Antioxidant Properties of Algae in the U.S. Virgin Islands
Keywords:algae, antioxidant, cancer, free radicals
Compounds high in antioxidant activity counteract the formation of free radicals, which are linked to many human diseases and cancers. The objectives of this study were to quantify the hydrophilic antioxidant activity (HAA), lipophilic antioxidant activity (LAA), and the total antioxidant activity (TAA) of algae collected in the US Virgin Islands. The three algae divisions collected are Rhodophyta, Chlorophyta, and Phaeophyta.
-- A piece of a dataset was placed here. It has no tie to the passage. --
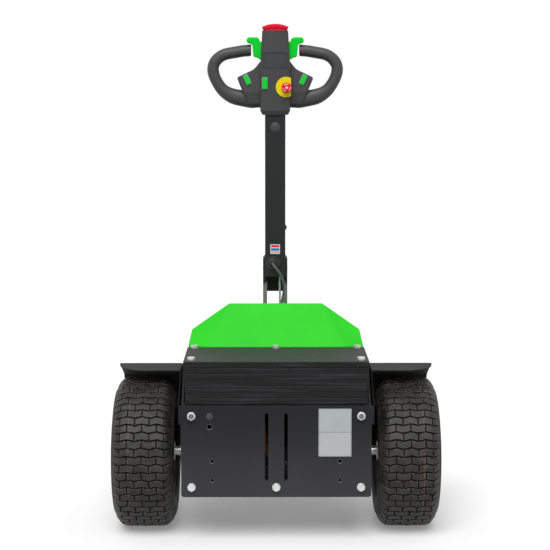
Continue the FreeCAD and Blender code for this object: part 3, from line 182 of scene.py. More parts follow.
def turnPiece(piece, angle, axis, centre):
    openMesh(piece)
    turnAll(angle, axis, centre)
    closeMesh()


def spread(piece, places):
    # the piece stands at the first place, and a copy with its own mesh goes to each of the others
    pieces = [piece]
    for place in places[1:]:
        grab(piece)
        bpy.ops.object.duplicate()
        copy = bpy.context.object
        copy.location = Vector(place) - Vector(places[0])
        applyPlace()
        pieces.append(copy)
    return pieces


def applyArray(piece, count, settings):
    array = piece.modifiers.new("copies", "ARRAY")
    array.count = count
    array.use_relative_offset = False
    for key, value in settings.items():
        setattr(array, key, value)
    bpy.ops.object.modifier_apply(modifier=array.name)


def coatWith(piece, paint):
    if paint is not None:
        piece.data.materials.clear()
        piece.data.materials.append(paint)


def finishPiece(piece, body, slotName=None, paint=None, sharp=35):
    # smooth shading up to the sharp angle, the paint or else the slot's own, and the body that carries it
    grab(piece)
    applyPlace()
    bpy.ops.object.shade_smooth_by_angle(angle=math.radians(sharp))
    coatWith(piece, paint or finishes.get(slotName))
    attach(piece, body)


def middleOf(node):
    low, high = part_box(node)
    return (low + high) / 2


def screen(red, green, blue):
    # 0 to 255 values as linear light
    def straight(value):
        value /= 255
        return value / 12.92 if value <= 0.04045 else ((value + 0.055) / 1.055) ** 2.4
    return (straight(red), straight(green), straight(blue), 1.0)


def tinted(colour, share):
    return (colour[0] * share, colour[1] * share, colour[2] * share, 1.0)


class Signal:
    # a socket that can stand in a sum
    def __init__(self, board, socket):
        self.board = board
        self.socket = socket

    def maths(self, operation, first, second=0.0):
        made = self.board.node("Math", {"operation": operation}, {0: first, 1: second})
        return Signal(self.board, made.outputs[0])

    def __add__(self, other):
        return self.maths("ADD", self, other)

    def __radd__(self, other):
        return self.maths("ADD", other, self)

    def __sub__(self, other):
        return self.maths("SUBTRACT", self, other)

    def __rsub__(self, other):
        return self.maths("SUBTRACT", other, self)

    def __mul__(self, other):
        return self.maths("MULTIPLY", self, other)

    def __abs__(self):
        return self.maths("ABSOLUTE", self)

    def most(self, other):
        return self.maths("MAXIMUM", self, other)

    def beyond(self, low, high):
        # distance outside two limits, below 0 between them
        return abs(self - (low + high) / 2) - (high - low) / 2


class Board:
    # the nodes of one material or world
    def __init__(self, tree):
        self.tree = tree

    def node(self, kind, settings=None, inputs=None):
        made = self.tree.nodes.new("ShaderNode" + kind)
        for key, value in (settings or {}).items():
            setattr(made, key, value)
        for key, value in (inputs or {}).items():
            self.feed(made.inputs[key], value)
        return made

    def feed(self, socket, value):
        if isinstance(value, Signal):
            self.tree.links.new(value.socket, socket)
        elif isinstance(value, bpy.types.NodeSocket):
            self.tree.links.new(value, socket)
        else:
            socket.default_value = value

    def signal(self, kind, settings, inputs, output=0):
        return Signal(self, self.node(kind, settings, inputs).outputs[output])

    def seenStraight(self):
        # 1 for what the camera sees, straight or in metal and glass
        rays = self.node("LightPath").outputs
        straight = Signal(self, rays["Is Camera Ray"]).most(Signal(self, rays["Is Glossy Ray"]))
        return straight.most(Signal(self, rays["Is Transmission Ray"]))

    def mix(self, factor, first, second):
        # sockets 6 and 7 are the two colours, and output 2 is their mix
        made = self.node("Mix", {"data_type": "RGBA"}, {0: factor, 6: first, 7: second})
        return made.outputs[2]


class Finish(Board):
    # one material, with the few nodes that every finish here uses
    def __init__(self, name, colour, roughness=0.5, metallic=0.0, specular=0.5, coat=0.0):
        self.material = bpy.data.materials.new(name)
        self.material.use_nodes = True
        super().__init__(self.material.node_tree)
        self.shader = self.tree.nodes["Principled BSDF"]
        self.give("Specular IOR Level", specular)
        self.give("Coat Weight", coat)
        self.give("Coat Roughness", 0.12)
        self.give("Base Color", colour)
        self.give("Roughness", roughness)
        self.give("Metallic", metallic)
        self.place = self.node("TexCoord").outputs["Object"]
        self.height = None
        self.rounding = None

    def give(self, socketName, value):
        self.feed(self.shader.inputs[socketName], value)

    def stretched(self, stretch):
        return self.node("Mapping", {}, {"Vector": self.place, "Scale": stretch}).outputs[0]

    def noise(self, size, detail=3.0, rough=0.5, stretch=None):
        # size is the spacing of the pattern in metres
        place = self.place if stretch is None else self.stretched(stretch)
        return self.signal("TexNoise", {}, {
            "Vector": place, "Scale": 1 / size, "Detail": detail, "Roughness": rough})

    def cells(self, size):
        return self.signal("TexVoronoi", {"feature": "F1"}, {
            "Vector": self.place, "Scale": 1 / size}, "Distance")

    def fade(self, value, low, high):
        # 0 at low, 1 at high, smooth between
        return self.signal("MapRange", {"interpolation_type": "SMOOTHSTEP"}, {
            "Value": value, "From Min": low, "From Max": high}, "Result")

    def axes(self, vector=None):
        # x, y and z of the place, or of another vector
        made = self.node("SeparateXYZ", {}, {0: self.place if vector is None else vector})
        return [Signal(self, output) for output in made.outputs]

    def facing(self):
        return self.axes(self.node("NewGeometry").outputs["Normal"])

    def edges(self, radius):
        # 1 on an edge or corner, 0 on a flat; the same rounding shades the edge
        self.rounding = self.node("Bevel", {"samples": 4}, {"Radius": radius}).outputs[0]
        flat = self.node("NewGeometry").outputs["Normal"]
        turn = self.signal("VectorMath", {"operation": "DOT_PRODUCT"}, {
            0: self.rounding, 1: flat}, "Value")
        return self.fade(1 - turn, 0.01, 0.12)

    def addHeight(self, height):
        # heights are in metres and add up
        self.height = height if self.height is None else self.height + height

    def done(self):
        if self.height is not None or self.rounding is not None:
            height = 0.0 if self.height is None else self.height
            inputs = {"Strength": 1.0, "Distance": 1.0, "Height": height}
            if self.rounding is not None:
                inputs["Normal"] = self.rounding
            self.give("Normal", self.node("Bump", {}, inputs).outputs[0])
        return self.material


plateLow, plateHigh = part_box("coupling_plate")
dustColour = screen(118, 108, 98)
shadedRubber = screen(14, 14, 14)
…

We hypothesize that the HAA will be greater than the LAA for all algae species. We also hypothesized that Phaeophyceae would have the highest TAA compared to the other classes. In this study, 28 species of algae were collected on St. Croix, USVI. The ABTS, H2O2, horseradish peroxidase decoloration method was used to determine the antioxidant activity then scanned using a UV-VIS Spectrophotometer at 730 nm. The antioxidant activities were reported as µmol Trolox Equivalent (TE)/g Dry Weight (DW). For all of the samples tested, Caulerpa prolifera had the highest TAA (97.281 ± 18.475 µmol TE/g DW) while Dictyota jamaicensis had the lowest TAA (1.999 ± 0.889 µmol TE/g DW). Chlorophyta had the highest mean (23.754 ± 29.710 µmol TE/g DW ) of antioxidant activity and Phaeophyta (12.595 ± 11.861 µmol/g DW) had the lowest mean. A one-way ANOVA test showed significant difference between the HAA and LAA (p = 0.0509). A one-way ANOVA test comparing all three groups revealed that there was no statistical difference between their TAA (p = 0.621). Based on this, we didn’t find any significant difference among the antioxidant levels between the groups tested.